— BEGIN Raw data —
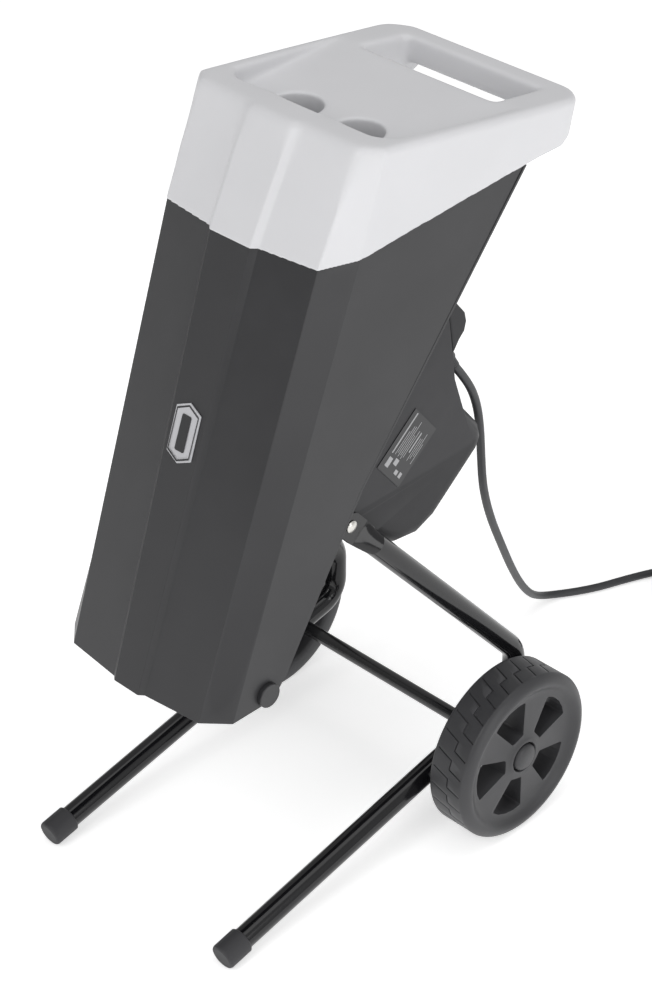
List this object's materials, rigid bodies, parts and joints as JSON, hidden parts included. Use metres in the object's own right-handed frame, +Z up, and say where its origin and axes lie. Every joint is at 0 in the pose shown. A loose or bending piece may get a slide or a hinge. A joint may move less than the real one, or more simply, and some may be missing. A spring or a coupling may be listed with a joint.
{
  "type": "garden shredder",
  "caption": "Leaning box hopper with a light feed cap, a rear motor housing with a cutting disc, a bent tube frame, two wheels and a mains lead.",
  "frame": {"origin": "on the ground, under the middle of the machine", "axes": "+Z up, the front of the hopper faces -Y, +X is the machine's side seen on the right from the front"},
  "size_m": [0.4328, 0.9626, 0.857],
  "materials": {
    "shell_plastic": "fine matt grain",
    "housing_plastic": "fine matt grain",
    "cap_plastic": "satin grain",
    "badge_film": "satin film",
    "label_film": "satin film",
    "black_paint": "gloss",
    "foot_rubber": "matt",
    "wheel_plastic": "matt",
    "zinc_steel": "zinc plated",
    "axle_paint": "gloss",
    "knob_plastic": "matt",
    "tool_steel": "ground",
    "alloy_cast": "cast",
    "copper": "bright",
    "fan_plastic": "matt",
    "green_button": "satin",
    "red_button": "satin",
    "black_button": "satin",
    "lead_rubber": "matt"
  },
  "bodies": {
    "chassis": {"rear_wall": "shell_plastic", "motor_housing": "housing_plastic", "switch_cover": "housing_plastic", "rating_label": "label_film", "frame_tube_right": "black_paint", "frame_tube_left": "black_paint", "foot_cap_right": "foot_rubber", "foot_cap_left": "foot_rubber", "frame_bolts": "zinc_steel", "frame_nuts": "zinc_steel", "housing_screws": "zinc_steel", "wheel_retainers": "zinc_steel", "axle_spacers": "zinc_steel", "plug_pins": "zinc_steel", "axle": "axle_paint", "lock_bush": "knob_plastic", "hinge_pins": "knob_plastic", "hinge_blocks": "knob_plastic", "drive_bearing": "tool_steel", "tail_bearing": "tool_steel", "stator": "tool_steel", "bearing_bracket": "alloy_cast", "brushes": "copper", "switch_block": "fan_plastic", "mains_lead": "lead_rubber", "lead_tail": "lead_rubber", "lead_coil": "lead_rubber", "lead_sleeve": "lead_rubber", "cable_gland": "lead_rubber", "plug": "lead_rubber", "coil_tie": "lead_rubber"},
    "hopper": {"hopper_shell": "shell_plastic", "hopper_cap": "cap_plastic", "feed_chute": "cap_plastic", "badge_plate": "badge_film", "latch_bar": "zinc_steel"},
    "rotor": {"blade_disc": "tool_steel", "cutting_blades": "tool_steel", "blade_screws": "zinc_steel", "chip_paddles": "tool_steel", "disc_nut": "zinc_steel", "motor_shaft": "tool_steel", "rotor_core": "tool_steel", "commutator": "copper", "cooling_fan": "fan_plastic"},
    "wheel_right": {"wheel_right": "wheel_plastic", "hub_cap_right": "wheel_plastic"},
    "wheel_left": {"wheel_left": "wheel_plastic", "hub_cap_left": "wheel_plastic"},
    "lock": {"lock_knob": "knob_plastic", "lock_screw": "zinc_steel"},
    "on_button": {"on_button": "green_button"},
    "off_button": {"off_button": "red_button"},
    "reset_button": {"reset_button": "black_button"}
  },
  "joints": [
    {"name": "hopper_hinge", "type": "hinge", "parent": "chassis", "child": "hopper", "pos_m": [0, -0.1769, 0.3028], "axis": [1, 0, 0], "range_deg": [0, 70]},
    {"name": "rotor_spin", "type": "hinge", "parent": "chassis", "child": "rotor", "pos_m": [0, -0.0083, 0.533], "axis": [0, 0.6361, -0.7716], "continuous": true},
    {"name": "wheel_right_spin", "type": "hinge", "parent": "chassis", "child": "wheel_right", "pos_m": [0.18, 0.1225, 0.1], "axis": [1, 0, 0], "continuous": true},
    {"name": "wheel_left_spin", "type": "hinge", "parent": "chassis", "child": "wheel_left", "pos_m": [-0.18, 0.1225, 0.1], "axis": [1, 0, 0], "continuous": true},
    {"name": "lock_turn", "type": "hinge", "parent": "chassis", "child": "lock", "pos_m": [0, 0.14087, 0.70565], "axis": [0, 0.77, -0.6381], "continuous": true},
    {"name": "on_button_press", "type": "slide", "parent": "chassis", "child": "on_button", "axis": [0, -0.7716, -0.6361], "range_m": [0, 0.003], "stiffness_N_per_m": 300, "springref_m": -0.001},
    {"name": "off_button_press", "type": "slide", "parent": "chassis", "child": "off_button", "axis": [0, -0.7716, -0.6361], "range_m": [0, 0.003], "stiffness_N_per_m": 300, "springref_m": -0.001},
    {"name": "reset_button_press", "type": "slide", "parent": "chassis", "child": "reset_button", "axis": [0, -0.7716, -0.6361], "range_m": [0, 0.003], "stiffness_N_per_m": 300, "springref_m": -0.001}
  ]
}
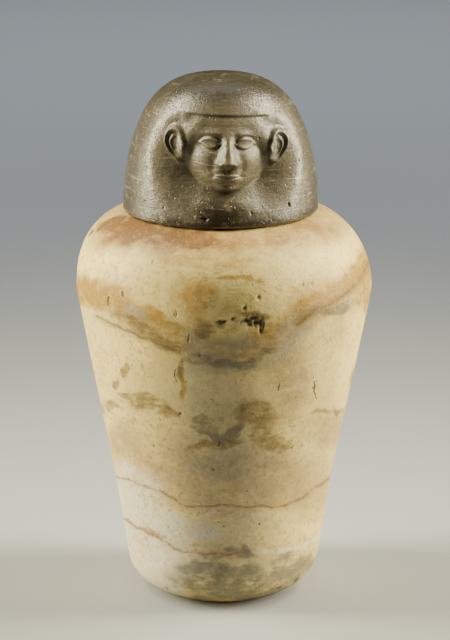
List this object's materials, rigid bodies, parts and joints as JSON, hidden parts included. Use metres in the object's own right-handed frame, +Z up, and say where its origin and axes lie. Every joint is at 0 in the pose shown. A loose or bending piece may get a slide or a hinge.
— END Raw data —
— BEGIN Raw data —
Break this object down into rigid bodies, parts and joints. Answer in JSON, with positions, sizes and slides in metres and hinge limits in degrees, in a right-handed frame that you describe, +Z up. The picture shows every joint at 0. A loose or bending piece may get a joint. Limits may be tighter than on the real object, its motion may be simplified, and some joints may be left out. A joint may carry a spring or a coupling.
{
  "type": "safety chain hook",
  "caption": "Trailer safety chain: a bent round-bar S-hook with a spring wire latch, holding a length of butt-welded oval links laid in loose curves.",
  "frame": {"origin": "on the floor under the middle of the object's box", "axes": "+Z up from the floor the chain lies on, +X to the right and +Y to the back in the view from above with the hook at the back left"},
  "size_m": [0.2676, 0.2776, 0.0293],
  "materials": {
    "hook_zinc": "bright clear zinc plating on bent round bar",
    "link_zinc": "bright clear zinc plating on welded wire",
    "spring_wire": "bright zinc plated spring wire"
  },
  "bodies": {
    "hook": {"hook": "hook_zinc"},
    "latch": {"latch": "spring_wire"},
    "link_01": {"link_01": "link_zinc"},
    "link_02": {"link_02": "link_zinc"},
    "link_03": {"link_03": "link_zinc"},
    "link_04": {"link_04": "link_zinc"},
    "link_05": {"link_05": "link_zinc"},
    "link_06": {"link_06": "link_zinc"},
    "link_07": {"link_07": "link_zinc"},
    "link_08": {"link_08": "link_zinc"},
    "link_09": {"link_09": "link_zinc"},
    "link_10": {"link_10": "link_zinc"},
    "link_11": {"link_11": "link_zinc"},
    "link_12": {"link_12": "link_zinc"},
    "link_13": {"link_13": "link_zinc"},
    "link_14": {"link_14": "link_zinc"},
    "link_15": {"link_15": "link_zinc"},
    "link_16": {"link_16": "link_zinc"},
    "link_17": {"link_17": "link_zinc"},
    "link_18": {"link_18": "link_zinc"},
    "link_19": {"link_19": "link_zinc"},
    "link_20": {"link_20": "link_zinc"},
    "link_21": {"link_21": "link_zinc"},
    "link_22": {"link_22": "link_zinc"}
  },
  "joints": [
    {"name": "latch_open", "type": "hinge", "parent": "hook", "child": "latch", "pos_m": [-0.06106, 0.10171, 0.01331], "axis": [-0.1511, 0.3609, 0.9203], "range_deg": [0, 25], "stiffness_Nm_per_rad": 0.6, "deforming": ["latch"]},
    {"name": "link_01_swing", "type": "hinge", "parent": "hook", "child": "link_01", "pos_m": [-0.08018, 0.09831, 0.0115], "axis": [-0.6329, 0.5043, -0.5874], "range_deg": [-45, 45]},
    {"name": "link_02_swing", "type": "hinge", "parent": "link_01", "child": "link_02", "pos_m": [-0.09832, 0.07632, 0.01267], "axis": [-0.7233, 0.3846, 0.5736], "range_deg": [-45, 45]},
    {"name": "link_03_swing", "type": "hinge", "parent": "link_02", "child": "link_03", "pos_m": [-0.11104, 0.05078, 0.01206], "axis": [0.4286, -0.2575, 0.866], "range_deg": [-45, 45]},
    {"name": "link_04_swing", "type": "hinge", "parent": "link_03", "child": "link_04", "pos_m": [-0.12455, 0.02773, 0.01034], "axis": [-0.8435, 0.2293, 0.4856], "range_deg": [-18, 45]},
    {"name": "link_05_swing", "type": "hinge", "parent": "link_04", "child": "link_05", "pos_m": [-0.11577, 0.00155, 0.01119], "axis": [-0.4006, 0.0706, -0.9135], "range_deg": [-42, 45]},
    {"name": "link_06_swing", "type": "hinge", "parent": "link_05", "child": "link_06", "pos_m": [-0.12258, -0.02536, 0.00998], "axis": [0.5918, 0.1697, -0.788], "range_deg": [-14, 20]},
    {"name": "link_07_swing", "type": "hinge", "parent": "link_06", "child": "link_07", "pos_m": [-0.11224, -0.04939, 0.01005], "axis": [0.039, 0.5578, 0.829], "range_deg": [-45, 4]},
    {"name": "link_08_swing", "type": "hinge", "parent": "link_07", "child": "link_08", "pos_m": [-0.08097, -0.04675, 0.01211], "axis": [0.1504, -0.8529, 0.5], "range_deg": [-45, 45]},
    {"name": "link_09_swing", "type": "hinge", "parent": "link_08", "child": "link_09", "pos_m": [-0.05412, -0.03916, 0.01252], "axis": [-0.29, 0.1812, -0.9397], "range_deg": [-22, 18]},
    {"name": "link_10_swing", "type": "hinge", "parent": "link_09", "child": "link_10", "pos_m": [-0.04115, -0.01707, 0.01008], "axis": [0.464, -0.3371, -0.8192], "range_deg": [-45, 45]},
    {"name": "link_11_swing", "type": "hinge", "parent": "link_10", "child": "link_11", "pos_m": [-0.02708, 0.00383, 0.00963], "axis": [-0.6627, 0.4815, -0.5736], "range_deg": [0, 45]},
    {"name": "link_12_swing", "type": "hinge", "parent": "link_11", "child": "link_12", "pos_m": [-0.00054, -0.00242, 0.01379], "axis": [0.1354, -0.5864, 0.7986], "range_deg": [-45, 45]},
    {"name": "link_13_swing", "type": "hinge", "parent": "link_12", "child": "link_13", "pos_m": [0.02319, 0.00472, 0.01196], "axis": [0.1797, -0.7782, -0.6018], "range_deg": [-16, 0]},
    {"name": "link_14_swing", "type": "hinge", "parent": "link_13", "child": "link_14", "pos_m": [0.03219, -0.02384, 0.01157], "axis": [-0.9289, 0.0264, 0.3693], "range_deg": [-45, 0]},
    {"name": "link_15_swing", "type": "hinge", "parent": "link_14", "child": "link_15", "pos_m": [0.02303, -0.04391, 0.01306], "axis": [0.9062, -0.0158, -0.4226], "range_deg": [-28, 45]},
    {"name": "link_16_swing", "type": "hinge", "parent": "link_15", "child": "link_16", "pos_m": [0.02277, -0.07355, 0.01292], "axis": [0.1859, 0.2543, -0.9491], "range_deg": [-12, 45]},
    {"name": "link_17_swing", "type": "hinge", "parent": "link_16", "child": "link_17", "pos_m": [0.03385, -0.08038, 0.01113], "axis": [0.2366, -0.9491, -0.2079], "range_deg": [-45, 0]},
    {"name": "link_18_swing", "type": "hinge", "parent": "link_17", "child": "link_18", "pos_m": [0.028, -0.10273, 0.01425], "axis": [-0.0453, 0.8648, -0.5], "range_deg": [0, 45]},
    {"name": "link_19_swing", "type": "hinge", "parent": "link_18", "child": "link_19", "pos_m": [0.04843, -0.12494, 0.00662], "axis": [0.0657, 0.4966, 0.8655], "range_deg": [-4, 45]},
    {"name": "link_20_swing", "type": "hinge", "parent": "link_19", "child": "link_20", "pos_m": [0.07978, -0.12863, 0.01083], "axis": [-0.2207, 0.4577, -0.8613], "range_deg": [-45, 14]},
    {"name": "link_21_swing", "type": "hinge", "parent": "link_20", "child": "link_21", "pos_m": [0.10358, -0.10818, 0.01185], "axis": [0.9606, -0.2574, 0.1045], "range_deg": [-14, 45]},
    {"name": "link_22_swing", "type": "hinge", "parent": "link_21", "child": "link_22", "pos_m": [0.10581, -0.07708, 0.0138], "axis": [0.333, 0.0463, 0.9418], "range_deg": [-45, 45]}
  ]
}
— END Raw data —
— BEGIN Raw data —
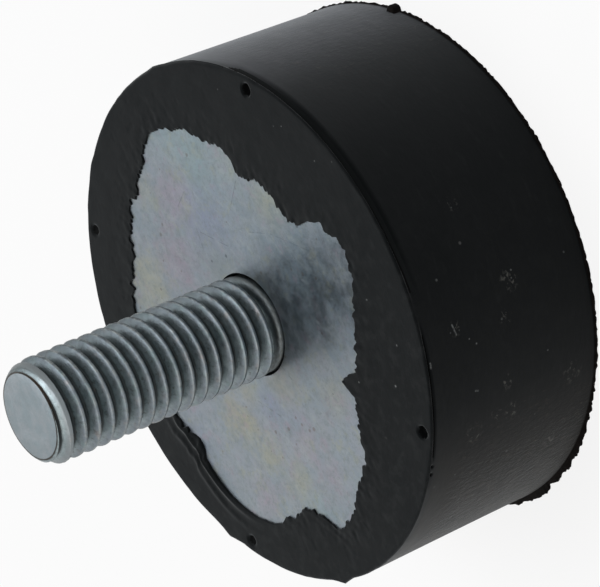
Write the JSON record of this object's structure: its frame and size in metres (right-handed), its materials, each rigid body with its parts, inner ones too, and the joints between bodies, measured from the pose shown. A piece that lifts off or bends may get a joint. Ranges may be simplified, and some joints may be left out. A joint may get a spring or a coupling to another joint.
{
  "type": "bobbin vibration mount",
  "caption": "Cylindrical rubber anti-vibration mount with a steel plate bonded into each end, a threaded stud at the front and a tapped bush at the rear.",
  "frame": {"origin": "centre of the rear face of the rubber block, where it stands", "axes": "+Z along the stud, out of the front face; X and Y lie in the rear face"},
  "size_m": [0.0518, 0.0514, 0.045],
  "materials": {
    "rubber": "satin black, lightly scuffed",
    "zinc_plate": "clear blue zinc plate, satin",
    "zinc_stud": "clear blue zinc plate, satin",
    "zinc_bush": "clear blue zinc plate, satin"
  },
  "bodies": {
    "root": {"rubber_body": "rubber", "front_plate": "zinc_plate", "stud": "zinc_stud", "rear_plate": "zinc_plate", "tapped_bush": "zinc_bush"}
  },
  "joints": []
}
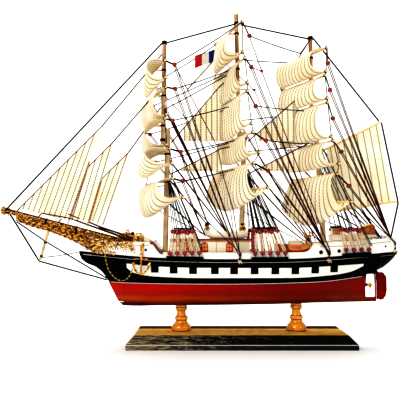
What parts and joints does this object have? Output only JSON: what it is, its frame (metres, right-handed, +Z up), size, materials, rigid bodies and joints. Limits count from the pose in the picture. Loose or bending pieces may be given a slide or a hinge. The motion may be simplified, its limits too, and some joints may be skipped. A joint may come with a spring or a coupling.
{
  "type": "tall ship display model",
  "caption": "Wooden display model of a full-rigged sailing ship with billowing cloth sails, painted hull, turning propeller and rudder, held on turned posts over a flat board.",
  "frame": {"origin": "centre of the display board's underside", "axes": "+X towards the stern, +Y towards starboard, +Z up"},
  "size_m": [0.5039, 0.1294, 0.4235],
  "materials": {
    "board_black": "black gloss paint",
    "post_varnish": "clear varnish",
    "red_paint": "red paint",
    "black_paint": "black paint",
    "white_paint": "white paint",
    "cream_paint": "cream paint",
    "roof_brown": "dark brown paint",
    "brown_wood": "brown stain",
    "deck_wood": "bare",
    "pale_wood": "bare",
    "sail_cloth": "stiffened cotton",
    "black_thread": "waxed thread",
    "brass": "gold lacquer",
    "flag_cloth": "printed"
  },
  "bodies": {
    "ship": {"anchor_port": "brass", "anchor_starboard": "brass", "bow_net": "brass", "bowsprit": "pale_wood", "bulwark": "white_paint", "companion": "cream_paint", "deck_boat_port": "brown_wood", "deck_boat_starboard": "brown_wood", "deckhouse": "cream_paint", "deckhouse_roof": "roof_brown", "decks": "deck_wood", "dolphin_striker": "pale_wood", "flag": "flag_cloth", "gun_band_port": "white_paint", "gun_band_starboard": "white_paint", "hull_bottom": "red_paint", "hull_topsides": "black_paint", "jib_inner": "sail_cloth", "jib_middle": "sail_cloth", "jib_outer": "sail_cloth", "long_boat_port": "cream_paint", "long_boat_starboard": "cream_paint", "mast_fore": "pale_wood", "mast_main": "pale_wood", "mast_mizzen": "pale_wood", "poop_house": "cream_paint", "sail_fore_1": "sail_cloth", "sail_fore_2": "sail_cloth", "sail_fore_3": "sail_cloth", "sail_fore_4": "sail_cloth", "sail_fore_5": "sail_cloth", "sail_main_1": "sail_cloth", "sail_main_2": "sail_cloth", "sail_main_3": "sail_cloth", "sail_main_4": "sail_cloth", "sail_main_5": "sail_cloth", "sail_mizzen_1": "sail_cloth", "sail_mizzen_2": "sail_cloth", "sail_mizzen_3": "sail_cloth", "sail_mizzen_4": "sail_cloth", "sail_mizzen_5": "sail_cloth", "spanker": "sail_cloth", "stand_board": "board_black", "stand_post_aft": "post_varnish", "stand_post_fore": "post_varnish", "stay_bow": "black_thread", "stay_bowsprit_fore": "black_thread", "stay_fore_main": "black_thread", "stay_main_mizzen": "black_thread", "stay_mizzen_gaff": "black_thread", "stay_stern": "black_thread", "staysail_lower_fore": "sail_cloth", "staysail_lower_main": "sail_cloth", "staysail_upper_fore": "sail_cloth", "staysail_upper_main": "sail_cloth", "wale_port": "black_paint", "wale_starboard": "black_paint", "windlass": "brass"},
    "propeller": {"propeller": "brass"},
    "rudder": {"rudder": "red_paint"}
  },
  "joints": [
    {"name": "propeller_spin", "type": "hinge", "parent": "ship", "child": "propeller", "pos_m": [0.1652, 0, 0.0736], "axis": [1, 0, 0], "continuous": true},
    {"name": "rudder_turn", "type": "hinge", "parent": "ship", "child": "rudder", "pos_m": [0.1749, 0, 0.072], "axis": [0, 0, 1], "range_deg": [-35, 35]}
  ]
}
— END Raw data —
Going over the lines above, work out how many include "JSON", then give only that number.

5